WHAT IS REQUIRED:
Only the lines from the one with "Write the three.js" through the one with "const RIM_SHARE_OF_CHAIN_WIDTH = 0.93;" are to be restated, word for word, with both of them included.

(Data listing)
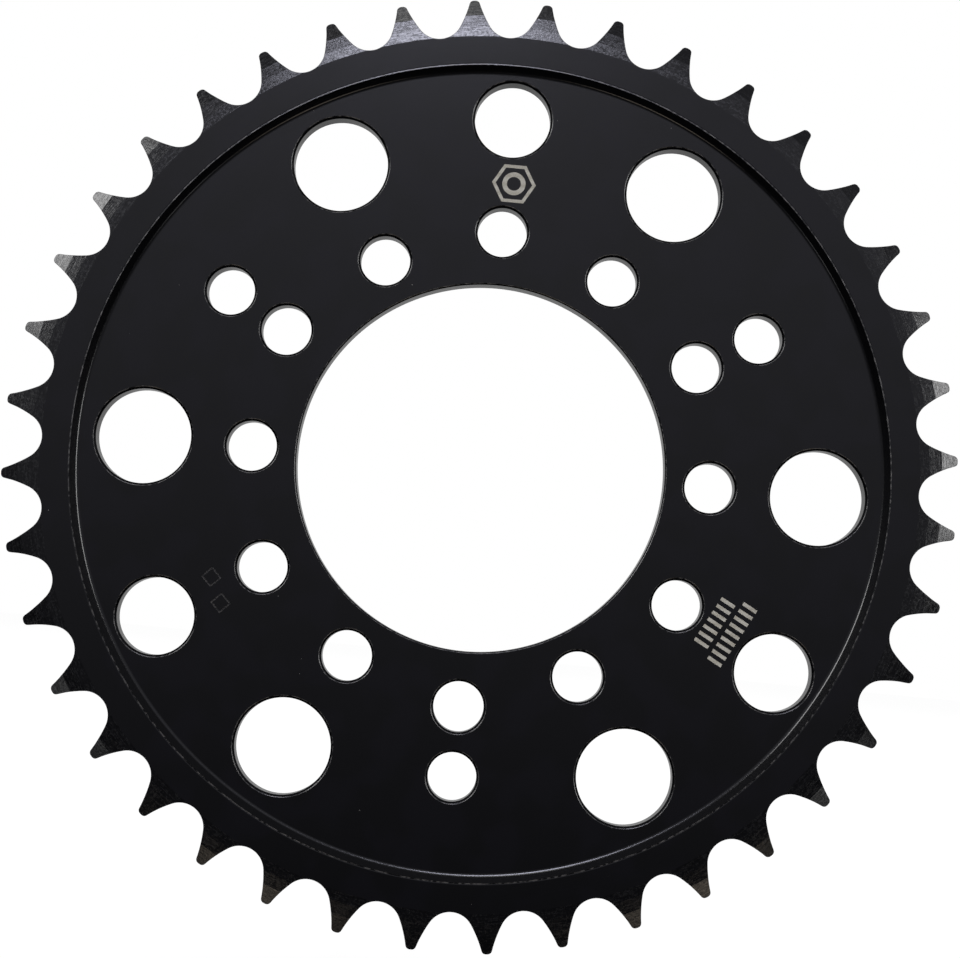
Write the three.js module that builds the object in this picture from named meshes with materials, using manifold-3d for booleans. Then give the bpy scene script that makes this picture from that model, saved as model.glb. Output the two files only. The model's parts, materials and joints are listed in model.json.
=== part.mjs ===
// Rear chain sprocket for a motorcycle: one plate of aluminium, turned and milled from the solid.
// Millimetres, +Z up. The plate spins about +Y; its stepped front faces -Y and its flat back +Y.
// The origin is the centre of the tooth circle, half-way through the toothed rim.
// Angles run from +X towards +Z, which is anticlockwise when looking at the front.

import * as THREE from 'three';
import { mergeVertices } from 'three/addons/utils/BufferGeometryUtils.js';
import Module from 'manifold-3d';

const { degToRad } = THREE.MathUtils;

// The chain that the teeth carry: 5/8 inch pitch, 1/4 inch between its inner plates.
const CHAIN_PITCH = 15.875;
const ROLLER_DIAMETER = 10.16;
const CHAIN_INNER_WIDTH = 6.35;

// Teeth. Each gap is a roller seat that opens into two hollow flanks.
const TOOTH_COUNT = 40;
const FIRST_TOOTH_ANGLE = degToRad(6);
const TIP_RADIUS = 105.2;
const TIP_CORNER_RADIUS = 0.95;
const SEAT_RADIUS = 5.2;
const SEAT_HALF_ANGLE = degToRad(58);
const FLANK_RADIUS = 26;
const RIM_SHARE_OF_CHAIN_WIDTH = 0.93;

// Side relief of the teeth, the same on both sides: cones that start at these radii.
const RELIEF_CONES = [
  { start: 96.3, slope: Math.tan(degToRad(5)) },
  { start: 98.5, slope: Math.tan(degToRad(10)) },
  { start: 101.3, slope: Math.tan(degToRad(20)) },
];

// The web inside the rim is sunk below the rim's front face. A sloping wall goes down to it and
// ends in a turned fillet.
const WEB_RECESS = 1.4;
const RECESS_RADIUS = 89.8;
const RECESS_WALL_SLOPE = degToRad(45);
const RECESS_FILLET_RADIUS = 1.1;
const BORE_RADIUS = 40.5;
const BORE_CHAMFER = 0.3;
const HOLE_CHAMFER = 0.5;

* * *

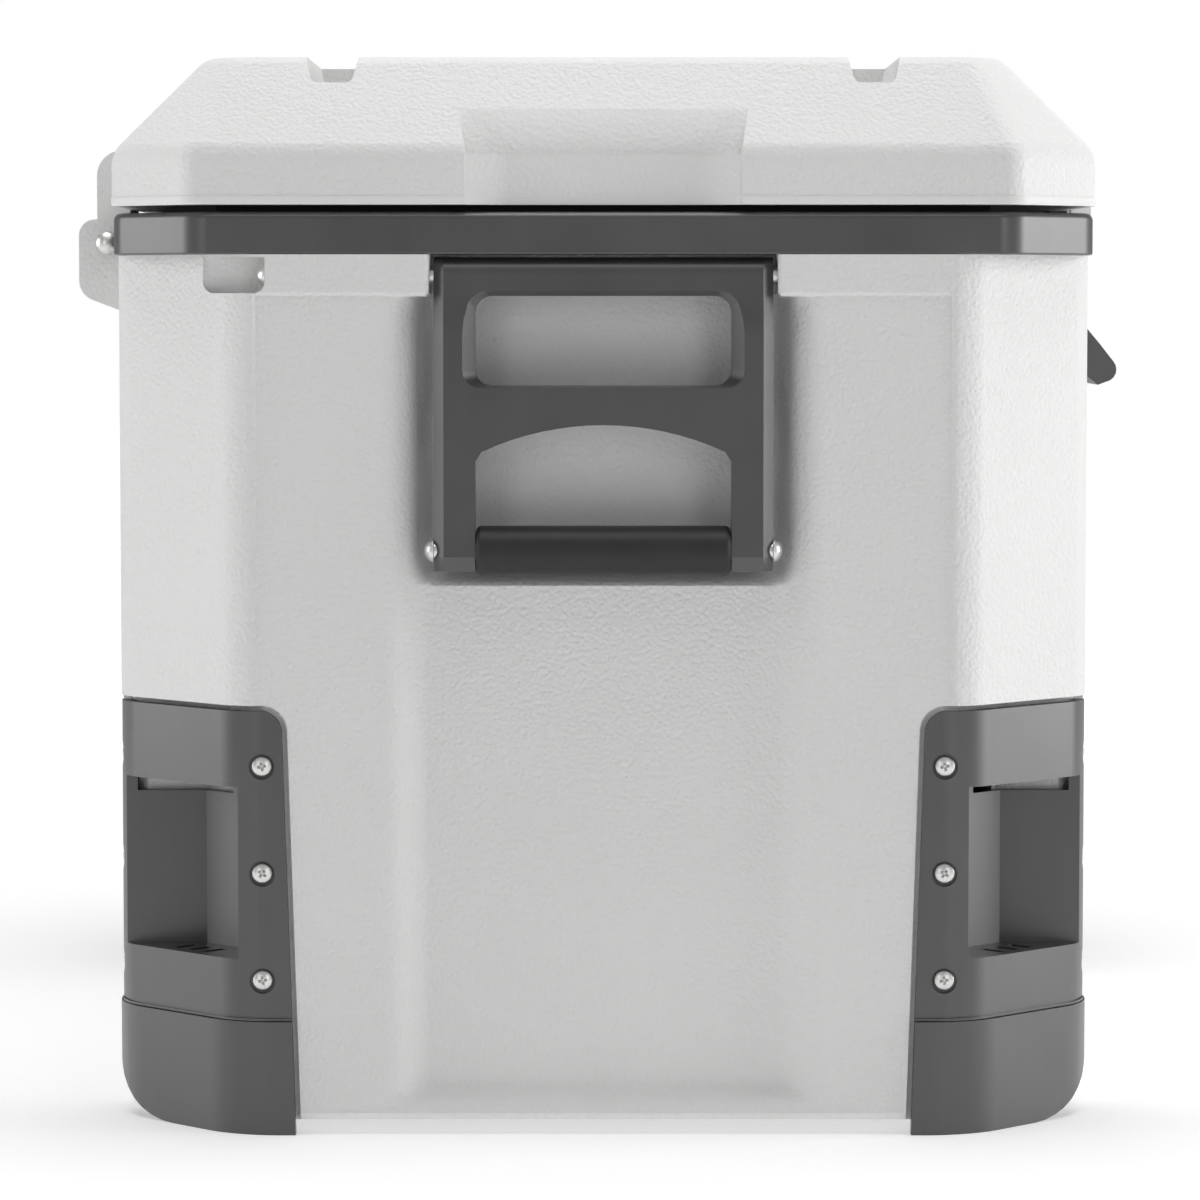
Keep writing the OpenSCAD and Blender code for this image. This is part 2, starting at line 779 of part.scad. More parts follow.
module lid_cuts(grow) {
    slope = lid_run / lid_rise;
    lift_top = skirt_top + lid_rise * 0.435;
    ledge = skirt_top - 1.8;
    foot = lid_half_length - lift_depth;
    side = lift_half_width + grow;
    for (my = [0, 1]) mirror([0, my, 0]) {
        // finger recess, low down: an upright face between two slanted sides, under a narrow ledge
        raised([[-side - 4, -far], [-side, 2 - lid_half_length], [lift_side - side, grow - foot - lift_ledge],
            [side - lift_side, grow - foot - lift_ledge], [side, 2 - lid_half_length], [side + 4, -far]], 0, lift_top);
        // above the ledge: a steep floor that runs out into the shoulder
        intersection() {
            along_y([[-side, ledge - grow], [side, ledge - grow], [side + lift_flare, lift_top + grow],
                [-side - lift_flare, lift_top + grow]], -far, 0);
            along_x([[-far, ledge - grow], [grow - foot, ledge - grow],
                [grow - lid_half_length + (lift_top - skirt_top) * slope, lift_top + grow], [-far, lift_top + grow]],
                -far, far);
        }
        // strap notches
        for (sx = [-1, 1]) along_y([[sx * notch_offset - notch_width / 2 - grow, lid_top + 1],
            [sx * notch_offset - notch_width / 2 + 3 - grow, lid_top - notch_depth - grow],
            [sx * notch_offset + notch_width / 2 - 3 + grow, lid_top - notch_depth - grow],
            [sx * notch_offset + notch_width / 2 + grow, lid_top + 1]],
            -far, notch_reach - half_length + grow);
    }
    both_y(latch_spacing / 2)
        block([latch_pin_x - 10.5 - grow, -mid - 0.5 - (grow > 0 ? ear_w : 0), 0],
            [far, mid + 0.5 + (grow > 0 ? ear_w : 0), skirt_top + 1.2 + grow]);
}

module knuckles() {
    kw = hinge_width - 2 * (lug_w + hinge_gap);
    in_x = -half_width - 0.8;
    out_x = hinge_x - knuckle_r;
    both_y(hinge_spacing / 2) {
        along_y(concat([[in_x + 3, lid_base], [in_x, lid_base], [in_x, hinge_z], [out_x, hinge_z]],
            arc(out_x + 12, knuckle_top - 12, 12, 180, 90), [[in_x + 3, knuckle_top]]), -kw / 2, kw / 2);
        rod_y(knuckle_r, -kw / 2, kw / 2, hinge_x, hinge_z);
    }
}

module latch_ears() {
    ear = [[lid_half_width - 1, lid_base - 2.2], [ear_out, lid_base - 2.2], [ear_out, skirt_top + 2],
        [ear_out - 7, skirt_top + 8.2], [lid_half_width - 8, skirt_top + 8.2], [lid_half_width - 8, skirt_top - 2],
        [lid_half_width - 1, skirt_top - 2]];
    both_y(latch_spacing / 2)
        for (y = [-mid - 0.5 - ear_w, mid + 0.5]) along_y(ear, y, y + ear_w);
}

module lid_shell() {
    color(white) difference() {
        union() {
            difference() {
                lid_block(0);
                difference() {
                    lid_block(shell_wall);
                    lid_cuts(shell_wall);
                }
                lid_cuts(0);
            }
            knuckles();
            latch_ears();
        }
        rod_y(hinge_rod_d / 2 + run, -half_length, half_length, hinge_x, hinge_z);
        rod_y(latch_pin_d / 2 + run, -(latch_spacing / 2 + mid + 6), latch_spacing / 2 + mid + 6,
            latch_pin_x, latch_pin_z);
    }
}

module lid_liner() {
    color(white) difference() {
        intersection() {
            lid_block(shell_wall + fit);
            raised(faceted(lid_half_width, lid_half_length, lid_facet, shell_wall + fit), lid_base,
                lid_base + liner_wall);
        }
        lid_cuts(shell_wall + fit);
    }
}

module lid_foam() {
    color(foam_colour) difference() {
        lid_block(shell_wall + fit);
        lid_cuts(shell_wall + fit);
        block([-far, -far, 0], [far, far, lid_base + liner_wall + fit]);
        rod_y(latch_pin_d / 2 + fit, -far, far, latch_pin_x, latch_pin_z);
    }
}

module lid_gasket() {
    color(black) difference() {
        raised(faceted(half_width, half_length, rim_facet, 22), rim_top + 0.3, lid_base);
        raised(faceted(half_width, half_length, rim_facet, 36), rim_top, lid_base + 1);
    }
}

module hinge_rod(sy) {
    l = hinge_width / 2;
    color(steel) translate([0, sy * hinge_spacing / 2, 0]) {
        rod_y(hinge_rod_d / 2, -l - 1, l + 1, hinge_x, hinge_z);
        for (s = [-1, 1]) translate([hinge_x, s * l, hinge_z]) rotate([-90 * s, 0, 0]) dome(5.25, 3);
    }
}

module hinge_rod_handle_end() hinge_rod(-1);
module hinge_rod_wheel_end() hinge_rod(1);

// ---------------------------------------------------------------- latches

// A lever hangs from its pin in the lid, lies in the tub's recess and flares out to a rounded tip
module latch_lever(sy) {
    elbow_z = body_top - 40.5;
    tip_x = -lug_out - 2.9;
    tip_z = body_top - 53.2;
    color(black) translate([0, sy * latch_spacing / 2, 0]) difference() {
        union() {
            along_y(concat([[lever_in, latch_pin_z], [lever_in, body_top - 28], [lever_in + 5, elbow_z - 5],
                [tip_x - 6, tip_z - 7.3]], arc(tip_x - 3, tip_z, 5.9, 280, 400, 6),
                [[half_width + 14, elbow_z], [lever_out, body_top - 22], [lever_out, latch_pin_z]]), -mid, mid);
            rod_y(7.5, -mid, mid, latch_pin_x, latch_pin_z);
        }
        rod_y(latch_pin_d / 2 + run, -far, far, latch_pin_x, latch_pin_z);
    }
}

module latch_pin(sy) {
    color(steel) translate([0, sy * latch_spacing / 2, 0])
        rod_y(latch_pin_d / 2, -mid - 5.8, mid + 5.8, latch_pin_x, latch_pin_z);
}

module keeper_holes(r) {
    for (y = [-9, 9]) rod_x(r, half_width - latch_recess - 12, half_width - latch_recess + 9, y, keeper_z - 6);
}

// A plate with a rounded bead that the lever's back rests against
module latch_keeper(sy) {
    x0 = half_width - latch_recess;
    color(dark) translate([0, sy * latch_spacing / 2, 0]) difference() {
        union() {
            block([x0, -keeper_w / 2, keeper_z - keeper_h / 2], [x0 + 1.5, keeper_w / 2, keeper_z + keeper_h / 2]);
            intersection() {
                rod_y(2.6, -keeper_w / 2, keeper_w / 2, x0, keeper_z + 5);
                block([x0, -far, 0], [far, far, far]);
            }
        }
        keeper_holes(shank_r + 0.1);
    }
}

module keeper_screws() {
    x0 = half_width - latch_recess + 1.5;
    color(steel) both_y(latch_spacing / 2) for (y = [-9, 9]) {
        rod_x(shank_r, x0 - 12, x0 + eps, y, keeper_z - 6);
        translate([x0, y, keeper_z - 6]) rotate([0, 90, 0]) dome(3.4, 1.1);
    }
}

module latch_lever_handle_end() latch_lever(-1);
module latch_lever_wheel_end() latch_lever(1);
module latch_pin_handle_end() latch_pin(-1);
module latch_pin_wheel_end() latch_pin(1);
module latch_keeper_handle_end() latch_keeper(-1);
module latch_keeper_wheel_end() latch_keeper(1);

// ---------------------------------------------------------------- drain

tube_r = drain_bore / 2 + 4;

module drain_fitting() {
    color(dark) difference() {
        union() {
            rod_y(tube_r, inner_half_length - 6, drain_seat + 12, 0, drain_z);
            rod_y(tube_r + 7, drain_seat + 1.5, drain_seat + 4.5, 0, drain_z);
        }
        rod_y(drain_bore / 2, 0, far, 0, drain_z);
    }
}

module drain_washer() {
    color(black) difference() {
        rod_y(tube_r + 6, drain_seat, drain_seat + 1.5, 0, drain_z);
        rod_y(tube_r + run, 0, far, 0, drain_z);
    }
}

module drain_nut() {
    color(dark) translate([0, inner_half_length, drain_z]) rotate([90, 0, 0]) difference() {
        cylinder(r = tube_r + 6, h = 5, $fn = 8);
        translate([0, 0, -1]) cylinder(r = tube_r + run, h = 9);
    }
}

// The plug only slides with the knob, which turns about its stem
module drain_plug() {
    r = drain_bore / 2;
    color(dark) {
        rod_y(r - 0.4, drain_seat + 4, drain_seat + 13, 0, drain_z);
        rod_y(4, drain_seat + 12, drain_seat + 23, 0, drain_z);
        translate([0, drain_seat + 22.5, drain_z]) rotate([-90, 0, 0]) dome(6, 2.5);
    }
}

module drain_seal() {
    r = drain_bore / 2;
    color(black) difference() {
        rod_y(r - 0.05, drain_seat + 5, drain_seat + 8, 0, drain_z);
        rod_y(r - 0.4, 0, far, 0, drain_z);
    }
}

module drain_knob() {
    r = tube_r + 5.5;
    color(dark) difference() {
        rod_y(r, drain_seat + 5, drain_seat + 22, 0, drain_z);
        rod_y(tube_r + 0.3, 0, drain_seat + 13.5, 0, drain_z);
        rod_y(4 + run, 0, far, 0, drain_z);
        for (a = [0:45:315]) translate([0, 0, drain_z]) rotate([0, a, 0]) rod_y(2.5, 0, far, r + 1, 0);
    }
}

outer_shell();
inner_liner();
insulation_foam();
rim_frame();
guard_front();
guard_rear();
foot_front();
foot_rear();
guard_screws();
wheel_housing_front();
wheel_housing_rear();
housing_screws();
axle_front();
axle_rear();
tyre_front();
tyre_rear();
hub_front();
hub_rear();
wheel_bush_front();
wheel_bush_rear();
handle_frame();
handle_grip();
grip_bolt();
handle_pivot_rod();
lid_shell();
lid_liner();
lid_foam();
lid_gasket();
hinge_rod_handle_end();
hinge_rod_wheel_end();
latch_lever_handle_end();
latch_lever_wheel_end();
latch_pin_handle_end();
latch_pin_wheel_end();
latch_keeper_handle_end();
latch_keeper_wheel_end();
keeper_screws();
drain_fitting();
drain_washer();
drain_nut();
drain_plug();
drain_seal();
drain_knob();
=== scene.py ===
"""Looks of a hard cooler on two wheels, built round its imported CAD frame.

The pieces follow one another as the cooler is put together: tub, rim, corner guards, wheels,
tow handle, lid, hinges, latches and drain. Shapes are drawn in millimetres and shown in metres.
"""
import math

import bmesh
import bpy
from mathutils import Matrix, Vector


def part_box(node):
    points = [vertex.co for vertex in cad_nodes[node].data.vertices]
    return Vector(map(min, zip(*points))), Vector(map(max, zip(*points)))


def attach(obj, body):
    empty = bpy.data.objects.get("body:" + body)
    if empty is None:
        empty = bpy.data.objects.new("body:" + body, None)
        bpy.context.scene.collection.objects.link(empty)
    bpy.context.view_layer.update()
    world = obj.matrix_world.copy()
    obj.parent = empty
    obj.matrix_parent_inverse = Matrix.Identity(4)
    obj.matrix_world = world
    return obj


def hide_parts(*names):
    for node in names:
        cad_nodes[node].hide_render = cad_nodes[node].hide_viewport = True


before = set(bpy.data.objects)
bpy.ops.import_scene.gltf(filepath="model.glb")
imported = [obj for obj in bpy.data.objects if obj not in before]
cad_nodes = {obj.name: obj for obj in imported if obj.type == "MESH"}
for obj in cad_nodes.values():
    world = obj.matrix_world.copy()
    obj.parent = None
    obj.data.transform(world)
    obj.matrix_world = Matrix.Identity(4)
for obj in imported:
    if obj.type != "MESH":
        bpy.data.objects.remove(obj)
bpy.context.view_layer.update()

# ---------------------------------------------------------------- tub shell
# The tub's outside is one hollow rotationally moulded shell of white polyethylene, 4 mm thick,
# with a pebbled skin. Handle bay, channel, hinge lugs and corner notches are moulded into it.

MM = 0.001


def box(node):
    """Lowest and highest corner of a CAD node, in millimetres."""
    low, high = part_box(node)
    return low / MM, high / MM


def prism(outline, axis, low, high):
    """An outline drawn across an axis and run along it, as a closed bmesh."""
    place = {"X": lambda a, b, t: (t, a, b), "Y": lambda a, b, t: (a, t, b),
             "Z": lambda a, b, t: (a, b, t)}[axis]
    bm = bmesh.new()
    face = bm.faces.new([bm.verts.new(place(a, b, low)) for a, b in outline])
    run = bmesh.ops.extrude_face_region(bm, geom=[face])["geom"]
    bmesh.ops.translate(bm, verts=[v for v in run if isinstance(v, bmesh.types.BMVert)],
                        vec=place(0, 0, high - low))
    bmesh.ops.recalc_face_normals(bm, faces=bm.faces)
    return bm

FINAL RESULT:
Write the three.js module that builds the object in this picture from named meshes with materials, using manifold-3d for booleans. Then give the bpy scene script that makes this picture from that model, saved as model.glb. Output the two files only. The model's parts, materials and joints are listed in model.json.
=== part.mjs ===
// Rear chain sprocket for a motorcycle: one plate of aluminium, turned and milled from the solid.
// Millimetres, +Z up. The plate spins about +Y; its stepped front faces -Y and its flat back +Y.
// The origin is the centre of the tooth circle, half-way through the toothed rim.
// Angles run from +X towards +Z, which is anticlockwise when looking at the front.

import * as THREE from 'three';
import { mergeVertices } from 'three/addons/utils/BufferGeometryUtils.js';
import Module from 'manifold-3d';

const { degToRad } = THREE.MathUtils;

// The chain that the teeth carry: 5/8 inch pitch, 1/4 inch between its inner plates.
const CHAIN_PITCH = 15.875;
const ROLLER_DIAMETER = 10.16;
const CHAIN_INNER_WIDTH = 6.35;

// Teeth. Each gap is a roller seat that opens into two hollow flanks.
const TOOTH_COUNT = 40;
const FIRST_TOOTH_ANGLE = degToRad(6);
const TIP_RADIUS = 105.2;
const TIP_CORNER_RADIUS = 0.95;
const SEAT_RADIUS = 5.2;
const SEAT_HALF_ANGLE = degToRad(58);
const FLANK_RADIUS = 26;
const RIM_SHARE_OF_CHAIN_WIDTH = 0.93;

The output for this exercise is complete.